Oh little crj. To live in your lonely planet where you are consistently right and apparently everyone else is wrong. Of course that's without any details or anything worth a squirt to contribute. I shat jetfuel in your general direction.

To see what most non-union airlines get, there are some examples having worked for a few. Seniority is at the whim of mgmt.; any position they want to fill gets whoever they think they can bend over the most, tons more pressure to complete the flight using 'marginal' or undefined regulatory practices, pay and benefits change at the drop of a memo.

For instance, jetBlue. One great airline that took care of their people until...the money got tight. Then they reduced benefits via memo until the pilots (with several votes) decided to unionize. There's a reason folks.

Again, a company gets the union it deserves. Trustworthy, honest, cooperative mgmt wouldn't cause a union on the property. Anybody know of one though? I don't. Thus...

Back on topic, we support each other in order to maintain the best pay and benefits we can. If we let every airline stand on their own, the abuses and lack of benefits would be abundant.

Is it all fair and right? No. Govt and lawyers have tipped the scales against labor even further handcuffing any stands we can take. (RLA)

Best of luck and support UPS. This goes for Spirit and any other airline labor group fighting for the best they can get while the getting is...at least not bad.
 

pljenkins

Resident Knucklehead
Not to mention that while the aircraft are smaller. regional dispatchers do the same amount of flights if not more as domestic desks at the majors for 40% or less of the pay starting with the top out at the regionals being less than starting at the majors. From what I have heard, regional salaries used to be competitive with the majors and somewhere along the line it was decided that the majors needed a substantial pay raise while the regionals were fine getting 30 or 40 cents. With the stagnation of regional pay and the increasing economy it has gotten to the point that companies like Costco have raised their starting pay to the same level as dispatch. I'm not saying they don't deserve that pay. What I am saying is that the love of aviation mixed with the carrot being dangled in front of us of MAYBE one day being hired by a major has allowed a stressful, specialized profession with a $4-$5000 entry fee essentially regress to the point that it is almost more lucrative to work at a retail store.

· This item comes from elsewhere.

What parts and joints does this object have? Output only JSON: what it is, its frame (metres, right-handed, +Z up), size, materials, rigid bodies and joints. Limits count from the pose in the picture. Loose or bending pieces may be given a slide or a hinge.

And don't even let the "free flights" fool you. With the modern populous wanting cheaper flights and the airlines right-sizing their aircraft to the routes, you look 2 days ahead of time and the flights are all oversold. Lucky for us that we have the privilege to ride up front where the jumpseat is almost smaller than an economy seat, especially on regional aircraft. But, what if you wanted to go somewhere with family? You pretty much have to buy tickets to have a chance of everyone making it.

It's gotten to the point that I have to do some soul searching with what I want to do if I can't make it to a major in the next year or 2. With a 4 year degree comes the inevitable student loans these days. When 1/3 of you paycheck goes to those and you are forced to have a roommate to even get your rent down to another 1/3 of your paycheck it gets frustrating. Throw in gas, insurance, 401k, etc and you barely get left with 2 nickles to rub together to go somewhere with those "free flights" that they are essentially worthless to you.

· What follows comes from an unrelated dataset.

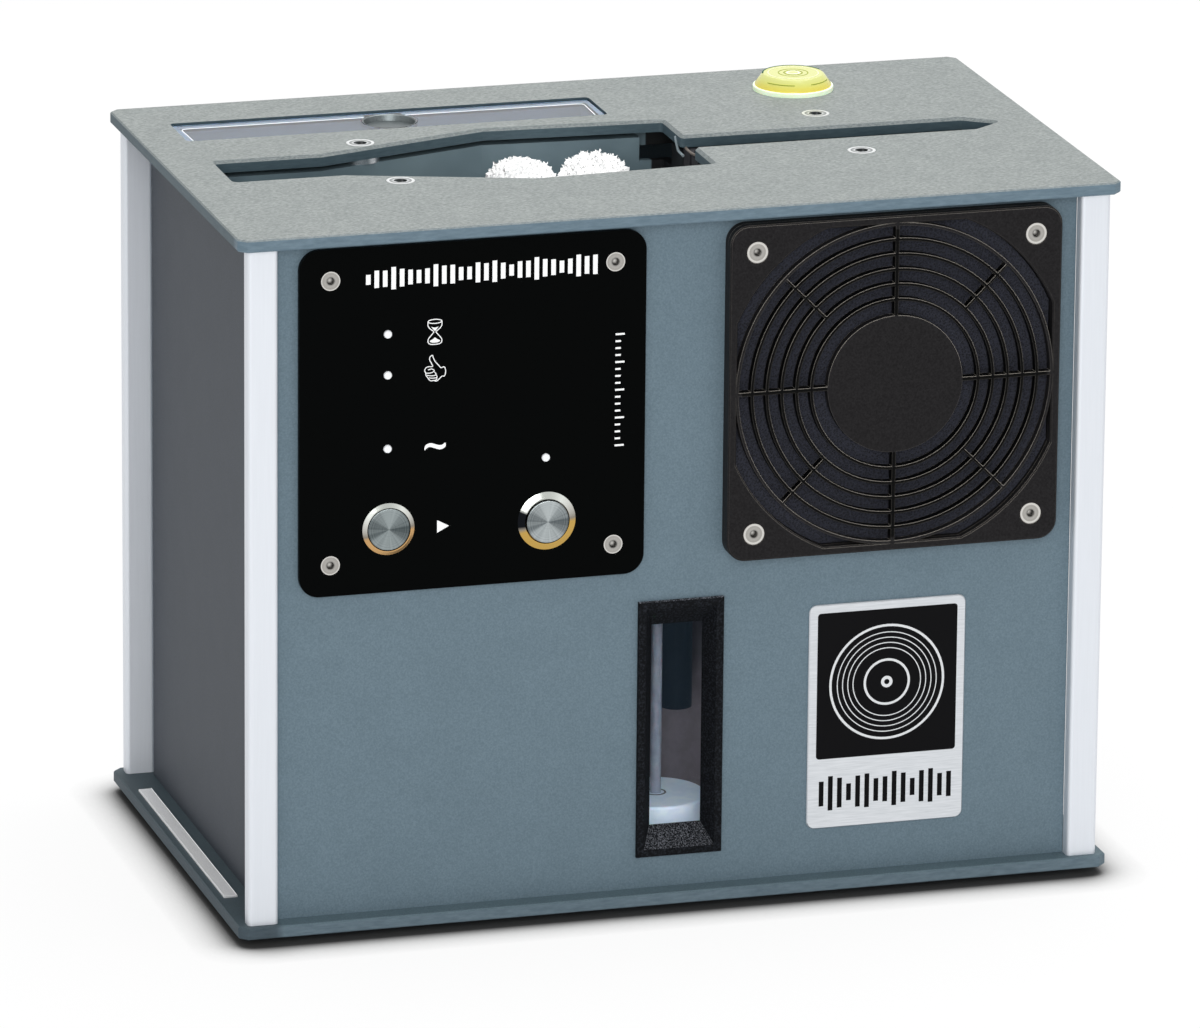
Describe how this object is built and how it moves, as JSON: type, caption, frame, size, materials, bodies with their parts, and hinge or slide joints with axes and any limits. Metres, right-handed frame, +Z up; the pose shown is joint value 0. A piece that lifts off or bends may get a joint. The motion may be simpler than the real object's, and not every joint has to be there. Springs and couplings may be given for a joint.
{
  "type": "record cleaning machine",
  "caption": "Desktop ultrasonic record washer and dryer: upright box with a record slot in its top, a drying fan behind a ring guard, a water window, lit controls and a clear filter lid.",
  "frame": {"origin": "on the standing surface, under the middle of the base plate", "axes": "+X along the length towards the fan side, +Z up; the controls and the window face -Y"},
  "size_m": [0.3286, 0.1938, 0.2695],
  "materials": {
    "anodised": "satin anodised",
    "bare_aluminium": "sandblasted",
    "black_gloss": "polished black",
    "black_satin": "fine textured black",
    "board": "green circuit board",
    "case_skin": "blue-grey PVC sheet, fine speckle",
    "chamber_plastic": "welded PVC sheet",
    "clear": "clear acrylic",
    "fleece": "white microfibre pile",
    "foam": "open-cell foam, dark navy",
    "gear_plastic": "natural acetal",
    "lamp": "clear lens",
    "level_body": "yellow-green liquid in clear acrylic",
    "motor_case": "zinc plated steel",
    "rubber": "black rubber",
    "side_skin": "dark grey PVC sheet",
    "soft_rubber": "grey-brown silicone",
    "stainless": "turned and brushed stainless steel",
    "tank_plastic": "welded PVC sheet",
    "top_skin": "warm grey PVC sheet, fine speckle, low sheen",
    "white_plastic": "white polypropylene"
  },
  "bodies": {
    "case": {"air_duct": "black_satin", "badge_plate": "black_gloss", "base_plate": "case_skin", "base_screws": "stainless", "board_standoffs": "black_satin", "chamber_pillars": "stainless", "control_board": "board", "control_plate": "black_gloss", "corner_blocks": "black_satin", "corner_posts": "anodised", "dc_inlet": "black_satin", "deck_plate": "chamber_plastic", "drain_valve": "black_satin", "fan_frame": "black_satin", "filter_cartridge": "white_plastic", "filter_grille": "black_satin", "filter_housing": "tank_plastic", "float_rod": "stainless", "foam_filter": "foam", "front_panel": "case_skin", "guard_frame": "black_satin", "indicator_lights": "lamp", "ledge_strip": "bare_aluminium", "panel_screws": "stainless", "power_bezel": "stainless", "pump": "black_satin", "pump_hose": "soft_rubber", "rear_panel": "case_skin", "record_motor": "motor_case", "roller_motor": "motor_case", "rubber_feet": "rubber", "side_panel_left": "side_skin", "side_panel_right": "side_skin", "spirit_level": "level_body", "start_bezel": "stainless", "top_plate": "top_skin", "top_screws": "stainless", "top_spacers": "stainless", "transducer": "motor_case", "wash_chamber": "chamber_plastic", "water_tank": "tank_plastic", "window_bezel": "black_gloss", "window_pane": "clear", "wiper_blades": "soft_rubber"},
    "start_button": {"start_cap": "stainless"},
    "power_button": {"power_cap": "stainless"},
    "impeller": {"fan_impeller": "black_satin"},
    "roller_rear_left": {"roller_sleeve_rear_left": "fleece", "roller_spindle_rear_left": "gear_plastic"},
    "roller_rear_right": {"roller_sleeve_rear_right": "fleece", "roller_spindle_rear_right": "gear_plastic"},
    "roller_front_left": {"roller_sleeve_front_left": "fleece", "roller_spindle_front_left": "gear_plastic"},
    "roller_front_right": {"roller_sleeve_front_right": "fleece", "roller_spindle_front_right": "gear_plastic"},
    "pinion": {"motor_pinion": "gear_plastic"},
    "driver": {"drive_wheel": "rubber"},
    "idler": {"idler_wheel": "rubber"},
    "float": {"float_disc": "white_plastic"},
    "lid": {"filter_lid": "clear"}
  },
  "joints": [
    {"name": "roller_drive", "type": "hinge", "parent": "case", "child": "roller_rear_left", "pos_m": [-0.03, 0.0128, 0.2], "axis": [0, 0, 1], "continuous": true},
    {"name": "roller_rear_right_spin", "type": "hinge", "parent": "case", "child": "roller_rear_right", "pos_m": [-0.002, 0.0128, 0.2], "axis": [0, 0, 1], "continuous": true},
    {"name": "roller_front_left_spin", "type": "hinge", "parent": "case", "child": "roller_front_left", "pos_m": [-0.03, -0.0152, 0.2], "axis": [0, 0, 1], "continuous": true},
    {"name": "roller_front_right_spin", "type": "hinge", "parent": "case", "child": "roller_front_right", "pos_m": [-0.002, -0.0152, 0.2], "axis": [0, 0, 1], "continuous": true},
    {"name": "pinion_spin", "type": "hinge", "parent": "case", "child": "pinion", "pos_m": [-0.03, 0.0338, 0.13], "axis": [0, 0, 1], "continuous": true},
    {"name": "record_drive", "type": "hinge", "parent": "case", "child": "driver", "pos_m": [-0.11925, -0.0012, 0.21052], "axis": [0, 1, 0], "continuous": true},
    {"name": "idler_spin", "type": "hinge", "parent": "case", "child": "idler", "pos_m": [0.12275, -0.0012, 0.21052], "axis": [0, 1, 0], "continuous": true},
    {"name": "fan_spin", "type": "hinge", "parent": "case", "child": "impeller", "pos_m": [0.0795, -0.07, 0.1935], "axis": [0, 1, 0], "continuous": true},
    {"name": "start_press", "type": "slide", "parent": "case", "child": "start_button", "axis": [0, 1, 0], "range_m": [0, 0.0025], "stiffness_N_per_m": 400, "springref_m": -0.002},
    {"name": "power_press", "type": "slide", "parent": "case", "child": "power_button", "axis": [0, 1, 0], "range_m": [0, 0.0025], "stiffness_N_per_m": 400, "springref_m": -0.002},
    {"name": "float_travel", "type": "slide", "parent": "case", "child": "float", "axis": [0, 0, 1], "range_m": [0, 0.075]},
    {"name": "lid_lift", "type": "slide", "parent": "case", "child": "lid", "axis": [0, 0, 1], "range_m": [0, 0.04]}
  ],
  "couplings": [
    {"joint": "roller_rear_right_spin", "follows": "roller_drive", "ratio": -1},
    {"joint": "roller_front_left_spin", "follows": "roller_drive", "ratio": -1},
    {"joint": "roller_front_right_spin", "follows": "roller_drive", "ratio": 1},
    {"joint": "pinion_spin", "follows": "roller_drive", "ratio": -2}
  ]
}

So yes, I believe that UPS should at least get near the level of the major passenger airlines, but I also believe that the dispatch groups in the rest of the industry need to catch up a bit also. Maybe not as much, but at least show that the companies value their dispatch groups.

[/rant]
A worthy discussion to have with your union. As to why this AAA/Major league pay thing is in place now, there are several reasons, and I am neither arguing the merit of nor justifying any of them. These are simply observations.

- Major airlines don't hire freshly minted dispatchers off the street. Any time I've ever seen a totally green dispatcher walk into the office of a major as a dispatcher it's been from another internal position in the airline. WN does this all the time. If you want to come in externally, you need experience. You gain experience through the regional system. Consider it like an apprenticeship.

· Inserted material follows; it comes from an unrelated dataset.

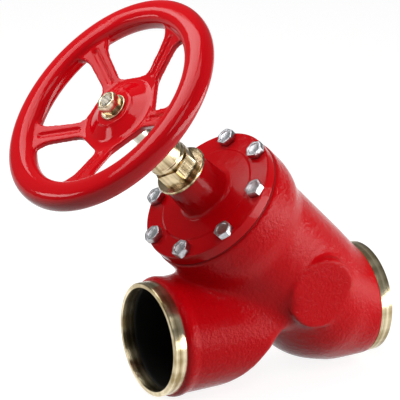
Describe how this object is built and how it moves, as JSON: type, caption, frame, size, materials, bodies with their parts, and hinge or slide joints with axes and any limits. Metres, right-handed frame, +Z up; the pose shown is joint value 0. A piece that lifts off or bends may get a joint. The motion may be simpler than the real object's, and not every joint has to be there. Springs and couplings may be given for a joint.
{
  "type": "shut-off valve",
  "caption": "Oblique shut-off valve for butt-weld pipe, with a bolted bonnet, a packed rising spindle and a spoked handwheel.",
  "frame": {"origin": "centre of the inlet weld face, on the pipe axis", "axes": "+X along the pipe axis from inlet to outlet, +Z up on the side of the handwheel, the stem leans 45 degrees towards the outlet in the XZ plane"},
  "size_m": [0.5708, 0.3468, 0.5883],
  "materials": {
    "red_casting": "gloss",
    "red_bonnet": "gloss",
    "red_wheel": "gloss",
    "gold_steel": "satin",
    "zinc_steel": "satin",
    "plain_steel": "satin",
    "ptfe": "matte",
    "seal_rubber": "matte",
    "gasket_fibre": "matte"
  },
  "bodies": {
    "valve_body": {"housing": "red_casting", "bonnet": "red_bonnet", "bonnet_gasket": "gasket_fibre", "bonnet_bolts": "zinc_steel", "packing_gland": "gold_steel", "gland_gasket": "plain_steel", "packing_washer": "plain_steel", "packing_rings": "ptfe", "packing_spring": "plain_steel", "gland_outer_o_ring": "seal_rubber", "spindle_lower_o_ring": "seal_rubber", "spindle_upper_o_ring": "seal_rubber", "gland_scraper": "ptfe", "back_seat_ring": "ptfe"},
    "cone_group": {"valve_cone": "plain_steel", "cone_seal_ring": "ptfe", "seal_retainer": "plain_steel", "retainer_screw": "zinc_steel", "cone_lock_ring": "plain_steel", "thrust_washer": "plain_steel"},
    "spindle_group": {"spindle": "plain_steel", "handwheel": "red_wheel", "wheel_washer": "gold_steel", "wheel_nut": "gold_steel"}
  },
  "joints": [
    {"name": "stem_lift", "type": "slide", "parent": "valve_body", "child": "cone_group", "axis": [0.7071, 0, 0.7071], "range_m": [0, 0.045]},
    {"name": "wheel_turn", "type": "hinge", "parent": "cone_group", "child": "spindle_group", "pos_m": [0.072, 0, 0], "axis": [0.7071, 0, 0.7071], "range_deg": [0, 2700]}
  ],
  "couplings": [
    {"joint": "stem_lift", "follows": "wheel_turn", "m_per_rad": 0.00095493}
  ]
}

- Regional airlines (usually) aren't in major metropolitan areas. Though this has really kind of consolidated a bit, so that's not always the case, but airlines like Air Wisconsin are a good example. Skywest is another. Appleton and St. George aren't exactly bustling metropolises with expensive rent. I know for a fact there are quite a few of my former co-workers at Dairy Air that are making a pretty good living out there on AWAC pay. Don't get married to a number. Wage is relative to the power of the dollar where you live. If you make $60K in Appleton Wisconsin you're carving out a pretty good life. If you make $60K in New York, you're homeless.

- This job ain't for everyone. It takes a lot of hard work, patience, and determination to move up in this industry. This isn't a job where one simply shows up, pushes the tin around, and goes home until one day the phone rings and you're called up. Anyone can memorize regs and policy and be a click monkey. Heck, if that's all it took we all would be out of a job in the next 10 years, replaced by the WOPR. The dispatcher that gets recognized is the one going out of his way to make things happen. Major airlines' dispatch departments can make or break the airline with its decisions. They want people in there that can think on their feet, be creative, and be personable while doing it.

I know how much it sucks being where you are. When I started at Air Midwest in 2001 I made a measly $28K a year, if that. Don't think for a second those of us working at the majors don't know what you're talking about. Nearly all of us paid our dues and worked our way up. Some with greater speed and efficiency than others. When you look at a pro baseball player consider how many years he spent playing ball before he ever stepped into the stadium. Little league, high school, bush-league, A, AA, AAA.... It's a long road to the top if you want to rock and roll.